## Your goal
Each record is to be printed again precisely as it reads.

--- Start of Information shown ---

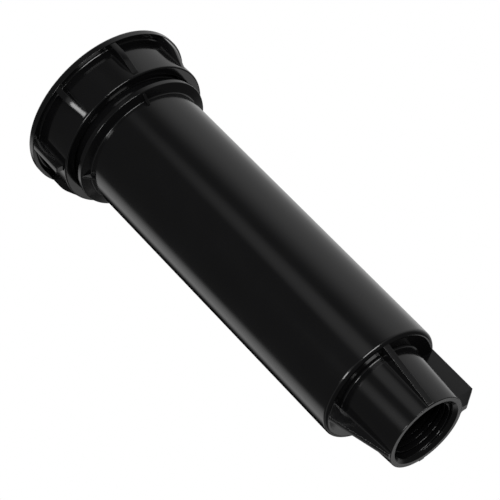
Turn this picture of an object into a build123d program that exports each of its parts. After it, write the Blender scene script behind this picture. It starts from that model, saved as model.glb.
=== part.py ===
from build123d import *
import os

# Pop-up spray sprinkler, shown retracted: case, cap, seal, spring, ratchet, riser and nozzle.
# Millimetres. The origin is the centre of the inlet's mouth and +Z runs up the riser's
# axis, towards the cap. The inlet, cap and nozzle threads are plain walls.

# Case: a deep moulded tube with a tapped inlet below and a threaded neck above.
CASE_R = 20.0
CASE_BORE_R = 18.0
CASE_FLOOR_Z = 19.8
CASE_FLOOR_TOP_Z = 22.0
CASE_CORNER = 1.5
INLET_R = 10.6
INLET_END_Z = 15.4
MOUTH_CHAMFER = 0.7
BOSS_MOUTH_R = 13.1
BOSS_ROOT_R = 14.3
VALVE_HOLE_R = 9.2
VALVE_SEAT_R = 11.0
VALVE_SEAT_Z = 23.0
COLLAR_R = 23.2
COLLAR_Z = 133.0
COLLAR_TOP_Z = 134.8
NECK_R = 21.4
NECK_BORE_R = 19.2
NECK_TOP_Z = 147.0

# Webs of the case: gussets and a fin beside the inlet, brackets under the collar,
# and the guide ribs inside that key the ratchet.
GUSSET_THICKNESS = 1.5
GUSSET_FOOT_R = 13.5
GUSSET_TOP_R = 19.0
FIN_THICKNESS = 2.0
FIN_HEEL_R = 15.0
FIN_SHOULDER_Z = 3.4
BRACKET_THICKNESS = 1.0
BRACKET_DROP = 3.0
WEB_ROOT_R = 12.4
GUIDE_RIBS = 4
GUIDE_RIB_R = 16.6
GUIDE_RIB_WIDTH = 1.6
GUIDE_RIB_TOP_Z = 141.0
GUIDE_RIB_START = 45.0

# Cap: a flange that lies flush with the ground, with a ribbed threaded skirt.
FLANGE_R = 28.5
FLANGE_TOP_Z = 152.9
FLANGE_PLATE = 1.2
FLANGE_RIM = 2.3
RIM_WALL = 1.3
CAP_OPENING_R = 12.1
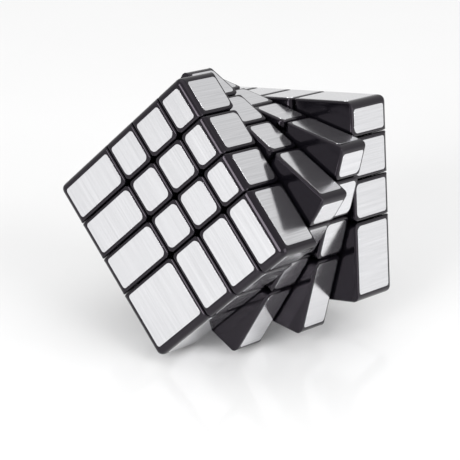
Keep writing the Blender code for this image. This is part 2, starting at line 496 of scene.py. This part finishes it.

--- End of Information shown ---

## Written solution
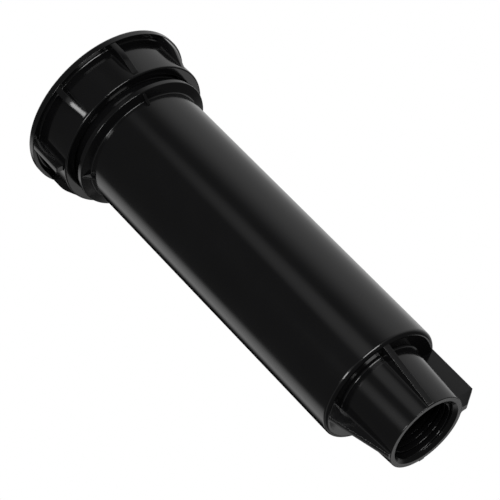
Turn this picture of an object into a build123d program that exports each of its parts. After it, write the Blender scene script behind this picture. It starts from that model, saved as model.glb.
=== part.py ===
from build123d import *
import os

# Pop-up spray sprinkler, shown retracted: case, cap, seal, spring, ratchet, riser and nozzle.
# Millimetres. The origin is the centre of the inlet's mouth and +Z runs up the riser's
# axis, towards the cap. The inlet, cap and nozzle threads are plain walls.

# Case: a deep moulded tube with a tapped inlet below and a threaded neck above.
CASE_R = 20.0
CASE_BORE_R = 18.0
CASE_FLOOR_Z = 19.8
CASE_FLOOR_TOP_Z = 22.0
CASE_CORNER = 1.5
INLET_R = 10.6
INLET_END_Z = 15.4
MOUTH_CHAMFER = 0.7
BOSS_MOUTH_R = 13.1
BOSS_ROOT_R = 14.3
VALVE_HOLE_R = 9.2
VALVE_SEAT_R = 11.0
VALVE_SEAT_Z = 23.0
COLLAR_R = 23.2
COLLAR_Z = 133.0
COLLAR_TOP_Z = 134.8
NECK_R = 21.4
NECK_BORE_R = 19.2
NECK_TOP_Z = 147.0

# Webs of the case: gussets and a fin beside the inlet, brackets under the collar,
# and the guide ribs inside that key the ratchet.
GUSSET_THICKNESS = 1.5
GUSSET_FOOT_R = 13.5
GUSSET_TOP_R = 19.0
FIN_THICKNESS = 2.0
FIN_HEEL_R = 15.0
FIN_SHOULDER_Z = 3.4
BRACKET_THICKNESS = 1.0
BRACKET_DROP = 3.0
WEB_ROOT_R = 12.4
GUIDE_RIBS = 4
GUIDE_RIB_R = 16.6
GUIDE_RIB_WIDTH = 1.6
GUIDE_RIB_TOP_Z = 141.0
GUIDE_RIB_START = 45.0

# Cap: a flange that lies flush with the ground, with a ribbed threaded skirt.
FLANGE_R = 28.5
FLANGE_TOP_Z = 152.9
FLANGE_PLATE = 1.2
FLANGE_RIM = 2.3
RIM_WALL = 1.3
CAP_OPENING_R = 12.1
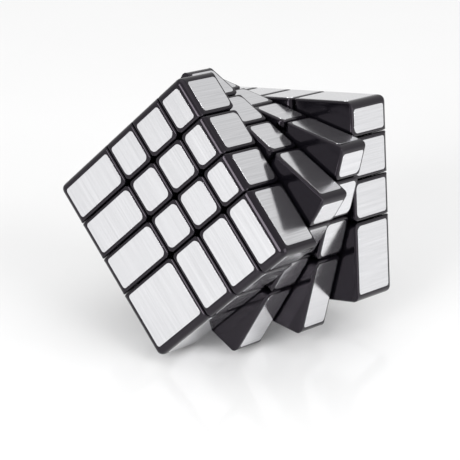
Keep writing the Blender code for this image. This is part 2, starting at line 496 of scene.py. This part finishes it.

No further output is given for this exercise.